Thompson Park- 4th & Bross
Thompson Park is one of the three parks designed into the original Chicago-Colorado
Colony town plat. The park is named after Elizabeth Rowell Thompson (1820-1899),
a renowned philanthropist, temperance reformer and abolitionist who lived
on the East Coast. A Boston reporter in 1899, called her the "founder
of Longmont, Colorado". Among her many contributions are: 20 memberships
in the Chicago-Colorado Colony which she purchased and gave to people who
needed a new start in life; 300 books and 3,000 prints and engravings, as
well as a Library Hall built in 1871, to house them, and the first party for
the citizens of the Colony in June, 1871, with entertainment, speeches and
a "magnificent banquet." The tradition of an annual banquet was
revived in 1970, with the first "Strawberry Festival."
Judge F.P. Secor rented Thompson Park for $14 per month to graze his and a
neighbor's milk cows. The ladies of the town planted trees in the park and
helped keep them alive with buckets of water from the St. Vrain -- trees that
still stand today and are identified in a brochure available from the Parks
and Forestry Services Office ("The Trees of Thompson Park"). They are also memorialized in an Art in Public Places gazebo with ceramic panels designed by Mario Echevarria and dedicated in 2007 (link to Art in Public Places). Early
in the last century, a bandstand was erected where the play structure now stands.
Longmont's Coronet Band and a Boy Scout Band gave regular concerts every summer.

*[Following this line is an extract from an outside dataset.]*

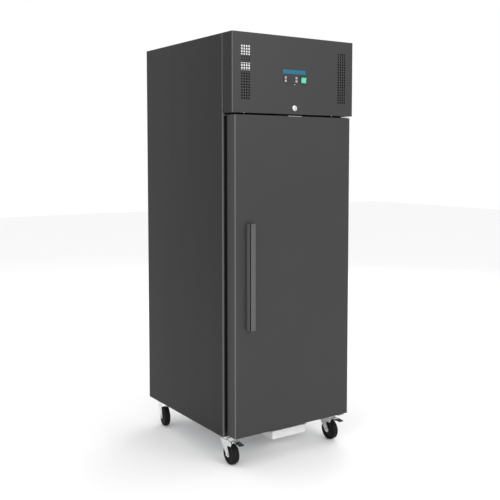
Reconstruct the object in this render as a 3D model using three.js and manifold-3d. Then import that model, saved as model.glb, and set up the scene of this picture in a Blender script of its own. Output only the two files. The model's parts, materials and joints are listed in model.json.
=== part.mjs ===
// A single-door reach-in refrigerator for a restaurant kitchen, on four swivel castors.
// Millimetres, +Z up, the front faces -Y. The origin is on the floor, under the middle of the object.

import * as THREE from 'three';
import { mergeVertices } from 'three/addons/utils/BufferGeometryUtils.js';
import Module from 'manifold-3d';

const wasm = await Module();
wasm.setup();

// Driving dimensions. Inside the cabinet group X runs from the left side, Y back from the
// cabinet's front plane, and Z up from its underside.
const width = 700;
const depth = 752;
const height = 1850;
const castorHeight = 140;
const frontDepth = 82; // the door and the fascia stand this far in front of the cabinet
const handleDepth = 30; // the handle stands this far in front of the door
const glandDepth = 12;
const wall = 60; // insulated wall
const panelSheet = 2;
const roll = { radius: 5, lip: 8 }; // each side panel's front edge is rolled round and returned
const sheet = 1.5;
const gap = 0.3; // between pieces that rest on each other
const deckTop = 1486; // floor of the machine compartment
const fasciaBottom = 1494;
const door = { left: 14, right: 686, bottom: 12, top: 1485, back: -17 };
const hinge = { x: 668, y: -56, pin: 5 };
const vent = { inset: 71.5, columns: 4, pitchX: 13, rows: 20, pitchZ: 12.1, middle: 1673, hole: 8 };
const controller = { x: 322, z: 1653.5, width: 78, height: 32, button: 10 };
const powerSwitch = { x: 396, z: 1654, width: 37, height: 36 };
const lock = { x: 345, z: 1522 };
const fasciaPivot = { y: -40, z: 1842 };
const shelfLevels = [300, 610, 920];
const castorInset = 52;
const castorRows = { front: 48, rear: 694 };
const wheelRadius = 50;
const trail = 38; // the wheel's axle stands this far from the castor's swivel axis

// Finishes
const finish = (color, roughness, metalness) => () =>
  new THREE.MeshStandardMaterial({ color, roughness, metalness });
const darkPaint = finish(0x4c4c4c, 0.45, 0.2);
const stainless = finish(0xb8babc, 0.35, 0.9);
const galvanised = finish(0xa9adb0, 0.5, 0.8);
const zinc = finish(0xc6c8ca, 0.35, 0.9);
const chrome = finish(0xd8dadc, 0.12, 1);
const copper = finish(0xb5734a, 0.35, 0.9);
const aluminium = finish(0xc3c5c6, 0.45, 0.8);
const blackPlastic = finish(0x161616, 0.5, 0);
const greyPlastic = finish(0xb4b6b8, 0.4, 0);
const blackRubber = finish(0x0e0e0e, 0.8, 0);
const whitePlastic = finish(0xe6e6e4, 0.5, 0);
const foamYellow = finish(0xd9cfa4, 0.95, 0);
const blackEnamel = finish(0x1b1b1d, 0.35, 0.3);
const greenLens = finish(0x35c35a, 0.3, 0);

// Solids: a geometry becomes a manifold solid to be cut or joined, and a geometry again after.
function toSolid(geometry) {
  const bare = geometry.clone();
  bare.deleteAttribute('normal');
  bare.deleteAttribute('uv');
  const merged = mergeVertices(bare, 1e-4);
  const index = merged.index.array;
  const corners = [];
  for (let i = 0; i < index.length; i += 3) {
    const [a, b, c] = [index[i], index[i + 1], index[i + 2]];
    if (a !== b && b !== c && c !== a) corners.push(a, b, c);
  }
  const vertProperties = new Float32Array(merged.attributes.position.array);
  const triVerts = new Uint32Array(corners);
  return new wasm.Manifold(new wasm.Mesh({ numProp: 3, vertProperties, triVerts }));
}

function toGeometry(solid) {
  const mesh = solid.getMesh();
  const geometry = new THREE.BufferGeometry();
  geometry.setAttribute('position', new THREE.BufferAttribute(mesh.vertProperties, 3));
  geometry.setIndex(new THREE.BufferAttribute(mesh.triVerts, 1));
  geometry.computeVertexNormals();
  return geometry;
}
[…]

The bandstand, in poor condition, was torn down in 1969. In addition, the park hosted Chautauqua
programs under a big tent as well as many community festivities like the Pumpkin
Pie Day celebration - with home-baked pies, coffee, cider and sandwiches served
free to all. Central Elementary School, which was designed in the original
Chicago Colony plan as a university campus, is located west of Thompson Park.
Thompson North Shelter and Thompson West Shelter
Play Area at Thompson Park
an area of 4.2 Acres, the park has 2 picnic shelters equipped with picnic tables and grills. The
southwestern shelter is nearest to playground and restrooms. (link to shelter reservations).
The park has two shelters which may be reserved for a $30.00 fee for resident and $37.50 for non-resident. Please note; effective for all 2009 reservations, the fee will be $35.00 for resident and $44.00 for non residents. Winterization of the park restrooms begins October 1. Reconstruction of the shelters and restroom began in August 2008. An open turf area and mature trees and plantings provide cool sanctuary on hot summer days. In 2007 the restroom was replaced with a new handicapped accessible facility.
- Restroom - Handicapped accessible
- Shelters - 2
- Parking Spaces - on-street, please be courteous of neighbors!